Since no one else has mentioned this, I guess I will. Why not use quaternions, rather than rotation matrices, to represent your rotations? Quaternions on the unit sphere and 3-d rotations are isomorphic, and quaternions don't require the redundant storage and calculation that 3x3 matrices do.

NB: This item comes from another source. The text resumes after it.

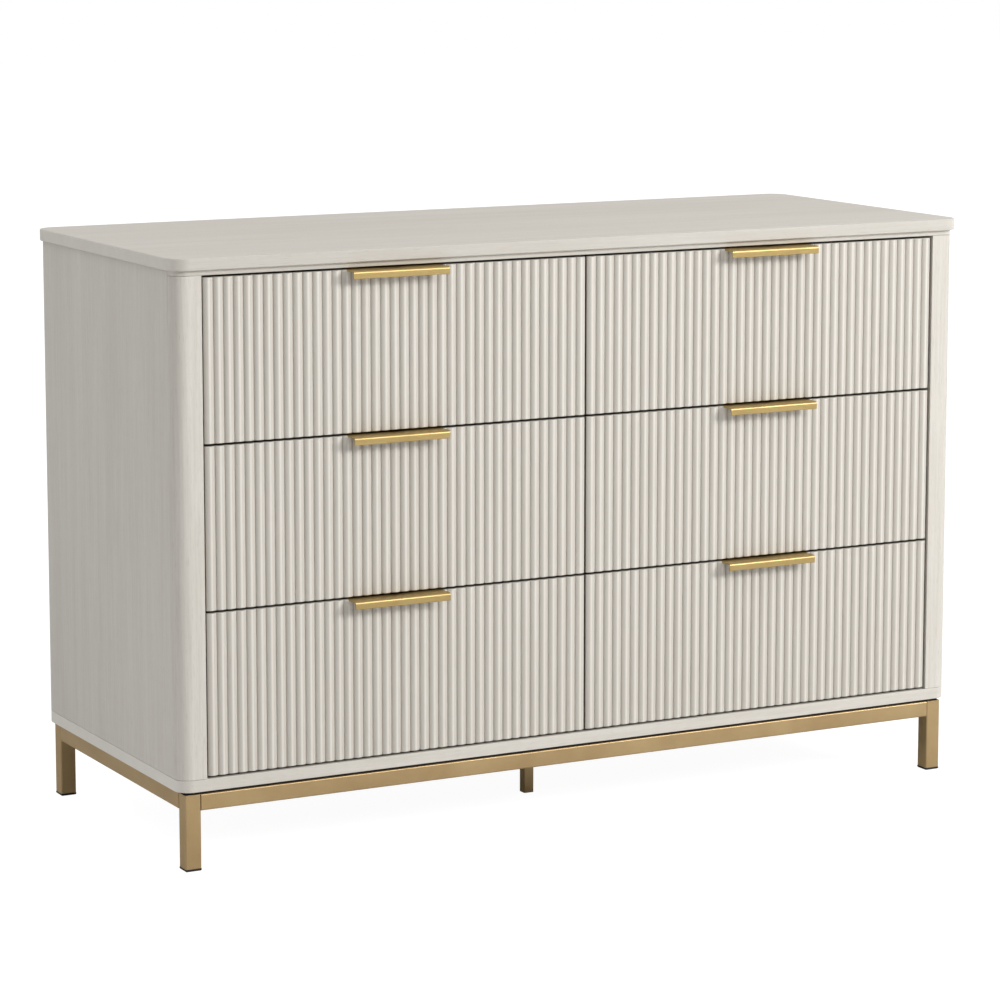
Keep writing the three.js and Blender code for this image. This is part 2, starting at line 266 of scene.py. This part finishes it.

A quaternion may be thought of as an entity of the form [s,x], where s is a scalar and x is a 3-vector. Multiplication of quaternions is given by [s1,x1] * [s2,x2] = [s1 * s2 - x1 dot x2, s1*x2 + s2*x1 + x1 cross x2]. A unit quaternion is one that satisfies s*s + x dot x = 1. A unit quaternion may also be thought of as a rotation of angle 2 arccos s about the axis v. To rotate a vector v by a rotation quaternion q to get a vector w, use the formula [0,w] = inv(q) * [0,v] * q, where inv(q) * q = [1,0], and inv([s,v]) = [s,-v]. Or, if you prefer, form the equivalent rotation matrix

1 - 2 (x2*x2 + x3*x3)     2 (x1*x2 + s * x3)     2 (x1*x3 - s*x2)
2 (x1*x2 - s*x3)         1 - 2 (x1*x1 + x3*x3)   2 (x2*x3 + s*x1)
2 (x1*x3 + s*x2)          2 (x2*x3 - s*x1)      1 - 2 (x1*x1 + x2*x2)

and use that.

The basic algorithm, then, to display vectors V = [v1 ; v2 ; v3 ; ... ; vn] rotating by q every frame is

rot = [1,0]
do-forever
    R = rotation matrix associated with rot
    DISP = R * V
    display all vectors in DISP
    rot = rot * q
    norm = rot.s * rot.s + rot.x1 * rot.x1 + rot.x2 * rot.x2 + rot.x3 * rot.x3
    if (abs(norm - 1) > tolerance)
        norm = sqrt(norm)
        rot.s = rot.s/norm
        rot.x1 = rot.x1/norm
        rot.x2 = rot.x2/norm
        rot.x3 = rot.x3/norm
    endif
enddo

That's the general idea, anyway. For a less terse exposition, see Ken Shoemake, "Animating Rotation with Quaternion Curves", COMPUTER GRAPHICS Vol 19 No 3, pp. 245-254.

Incidentally, similar quaternion techniques can be used for 4-d rotations. I haven't been able to get a handle on higher dimensions, though.